Your objective -> Beginning with the first line of the data below, extract each line up to and including the one containing "vane_pad_rise = 0.15". Copy them exactly and add nothing.

==== Information provided

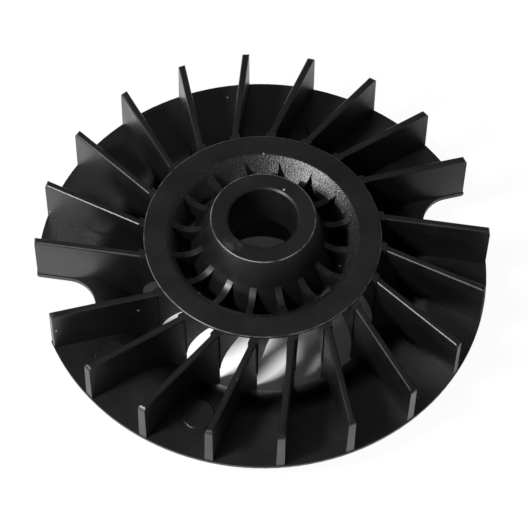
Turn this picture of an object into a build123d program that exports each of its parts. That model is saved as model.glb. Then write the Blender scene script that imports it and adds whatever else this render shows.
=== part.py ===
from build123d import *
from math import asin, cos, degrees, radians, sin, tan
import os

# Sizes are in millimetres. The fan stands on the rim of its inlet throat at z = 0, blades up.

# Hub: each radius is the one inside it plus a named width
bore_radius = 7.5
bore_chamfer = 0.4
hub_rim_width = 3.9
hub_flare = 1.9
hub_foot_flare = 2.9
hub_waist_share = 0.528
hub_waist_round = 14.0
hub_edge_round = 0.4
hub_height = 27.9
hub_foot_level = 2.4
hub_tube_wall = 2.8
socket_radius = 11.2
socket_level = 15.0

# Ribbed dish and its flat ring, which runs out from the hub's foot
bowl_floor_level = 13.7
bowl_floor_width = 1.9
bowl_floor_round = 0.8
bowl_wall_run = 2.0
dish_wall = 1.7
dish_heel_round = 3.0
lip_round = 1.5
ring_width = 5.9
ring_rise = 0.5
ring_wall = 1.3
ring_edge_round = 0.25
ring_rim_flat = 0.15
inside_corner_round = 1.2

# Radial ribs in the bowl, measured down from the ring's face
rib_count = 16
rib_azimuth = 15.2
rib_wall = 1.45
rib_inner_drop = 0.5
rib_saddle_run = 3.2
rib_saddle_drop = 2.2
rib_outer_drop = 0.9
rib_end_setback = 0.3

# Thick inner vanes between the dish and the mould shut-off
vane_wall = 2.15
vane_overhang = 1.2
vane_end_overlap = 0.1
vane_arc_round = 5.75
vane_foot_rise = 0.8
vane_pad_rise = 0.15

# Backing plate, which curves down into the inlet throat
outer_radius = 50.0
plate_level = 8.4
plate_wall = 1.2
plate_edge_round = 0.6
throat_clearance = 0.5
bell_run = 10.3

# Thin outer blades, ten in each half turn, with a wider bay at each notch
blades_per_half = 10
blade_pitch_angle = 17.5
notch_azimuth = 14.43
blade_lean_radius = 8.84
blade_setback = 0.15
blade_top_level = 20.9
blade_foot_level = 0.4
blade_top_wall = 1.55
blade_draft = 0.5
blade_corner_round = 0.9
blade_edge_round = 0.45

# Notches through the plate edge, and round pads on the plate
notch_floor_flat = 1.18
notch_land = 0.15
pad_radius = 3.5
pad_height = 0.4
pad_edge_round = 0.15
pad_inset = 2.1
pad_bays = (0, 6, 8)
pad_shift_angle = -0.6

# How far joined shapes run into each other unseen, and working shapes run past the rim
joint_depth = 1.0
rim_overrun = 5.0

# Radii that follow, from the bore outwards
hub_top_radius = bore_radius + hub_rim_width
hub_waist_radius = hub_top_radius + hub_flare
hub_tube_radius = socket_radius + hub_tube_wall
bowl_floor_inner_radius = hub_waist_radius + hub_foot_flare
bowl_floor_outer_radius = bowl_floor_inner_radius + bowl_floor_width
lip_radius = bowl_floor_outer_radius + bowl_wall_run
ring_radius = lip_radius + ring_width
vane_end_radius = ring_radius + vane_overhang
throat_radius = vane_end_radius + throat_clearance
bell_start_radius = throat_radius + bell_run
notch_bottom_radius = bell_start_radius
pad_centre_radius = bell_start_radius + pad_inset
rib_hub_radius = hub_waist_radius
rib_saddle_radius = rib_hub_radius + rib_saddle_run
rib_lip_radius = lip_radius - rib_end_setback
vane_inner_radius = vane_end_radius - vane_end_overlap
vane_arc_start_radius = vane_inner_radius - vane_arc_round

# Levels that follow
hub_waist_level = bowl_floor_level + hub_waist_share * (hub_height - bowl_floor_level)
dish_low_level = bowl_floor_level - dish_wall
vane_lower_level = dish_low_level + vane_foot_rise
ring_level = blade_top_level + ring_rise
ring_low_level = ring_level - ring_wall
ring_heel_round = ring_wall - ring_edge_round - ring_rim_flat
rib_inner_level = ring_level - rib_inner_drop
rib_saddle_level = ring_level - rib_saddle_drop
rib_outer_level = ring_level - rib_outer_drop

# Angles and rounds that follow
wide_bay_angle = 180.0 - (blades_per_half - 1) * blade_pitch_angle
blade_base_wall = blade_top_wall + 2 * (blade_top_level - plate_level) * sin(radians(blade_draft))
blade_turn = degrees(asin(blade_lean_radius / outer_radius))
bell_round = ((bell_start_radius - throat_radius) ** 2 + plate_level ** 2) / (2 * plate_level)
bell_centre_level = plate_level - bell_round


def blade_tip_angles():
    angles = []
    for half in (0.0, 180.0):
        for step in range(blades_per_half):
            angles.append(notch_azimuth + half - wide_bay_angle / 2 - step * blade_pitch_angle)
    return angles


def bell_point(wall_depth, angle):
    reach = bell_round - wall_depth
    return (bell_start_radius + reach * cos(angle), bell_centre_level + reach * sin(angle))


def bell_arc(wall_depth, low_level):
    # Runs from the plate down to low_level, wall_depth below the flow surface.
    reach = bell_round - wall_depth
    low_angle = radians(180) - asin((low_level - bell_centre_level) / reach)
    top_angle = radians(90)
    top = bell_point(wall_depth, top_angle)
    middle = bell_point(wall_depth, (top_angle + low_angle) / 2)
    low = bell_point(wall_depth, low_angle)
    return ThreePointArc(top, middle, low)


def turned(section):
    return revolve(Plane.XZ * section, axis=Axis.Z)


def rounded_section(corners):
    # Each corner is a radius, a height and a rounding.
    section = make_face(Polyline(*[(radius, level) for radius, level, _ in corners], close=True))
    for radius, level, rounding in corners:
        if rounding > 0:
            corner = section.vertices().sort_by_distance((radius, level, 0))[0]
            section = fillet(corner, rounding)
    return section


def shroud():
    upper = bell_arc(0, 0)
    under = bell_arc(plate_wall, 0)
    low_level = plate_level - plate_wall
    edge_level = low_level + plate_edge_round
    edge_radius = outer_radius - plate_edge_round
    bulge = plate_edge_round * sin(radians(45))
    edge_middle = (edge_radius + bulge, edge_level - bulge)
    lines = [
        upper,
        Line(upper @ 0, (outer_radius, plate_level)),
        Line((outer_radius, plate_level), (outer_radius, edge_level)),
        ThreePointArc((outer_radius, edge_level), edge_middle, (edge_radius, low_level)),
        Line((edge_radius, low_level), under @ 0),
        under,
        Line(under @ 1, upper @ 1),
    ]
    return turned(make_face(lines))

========

Final answer ->
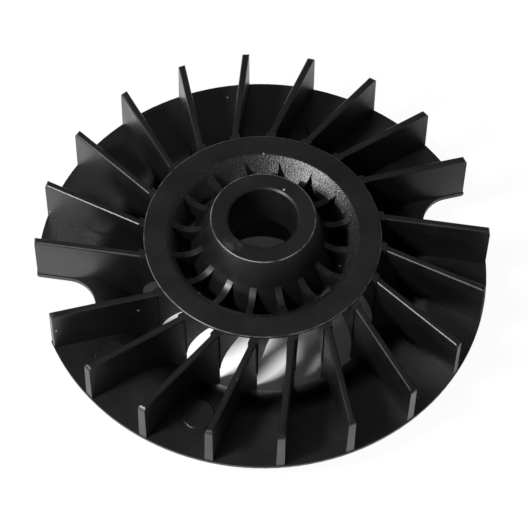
Turn this picture of an object into a build123d program that exports each of its parts. That model is saved as model.glb. Then write the Blender scene script that imports it and adds whatever else this render shows.
=== part.py ===
from build123d import *
from math import asin, cos, degrees, radians, sin, tan
import os

# Sizes are in millimetres. The fan stands on the rim of its inlet throat at z = 0, blades up.

# Hub: each radius is the one inside it plus a named width
bore_radius = 7.5
bore_chamfer = 0.4
hub_rim_width = 3.9
hub_flare = 1.9
hub_foot_flare = 2.9
hub_waist_share = 0.528
hub_waist_round = 14.0
hub_edge_round = 0.4
hub_height = 27.9
hub_foot_level = 2.4
hub_tube_wall = 2.8
socket_radius = 11.2
socket_level = 15.0

# Ribbed dish and its flat ring, which runs out from the hub's foot
bowl_floor_level = 13.7
bowl_floor_width = 1.9
bowl_floor_round = 0.8
bowl_wall_run = 2.0
dish_wall = 1.7
dish_heel_round = 3.0
lip_round = 1.5
ring_width = 5.9
ring_rise = 0.5
ring_wall = 1.3
ring_edge_round = 0.25
ring_rim_flat = 0.15
inside_corner_round = 1.2

# Radial ribs in the bowl, measured down from the ring's face
rib_count = 16
rib_azimuth = 15.2
rib_wall = 1.45
rib_inner_drop = 0.5
rib_saddle_run = 3.2
rib_saddle_drop = 2.2
rib_outer_drop = 0.9
rib_end_setback = 0.3

# Thick inner vanes between the dish and the mould shut-off
vane_wall = 2.15
vane_overhang = 1.2
vane_end_overlap = 0.1
vane_arc_round = 5.75
vane_foot_rise = 0.8
vane_pad_rise = 0.15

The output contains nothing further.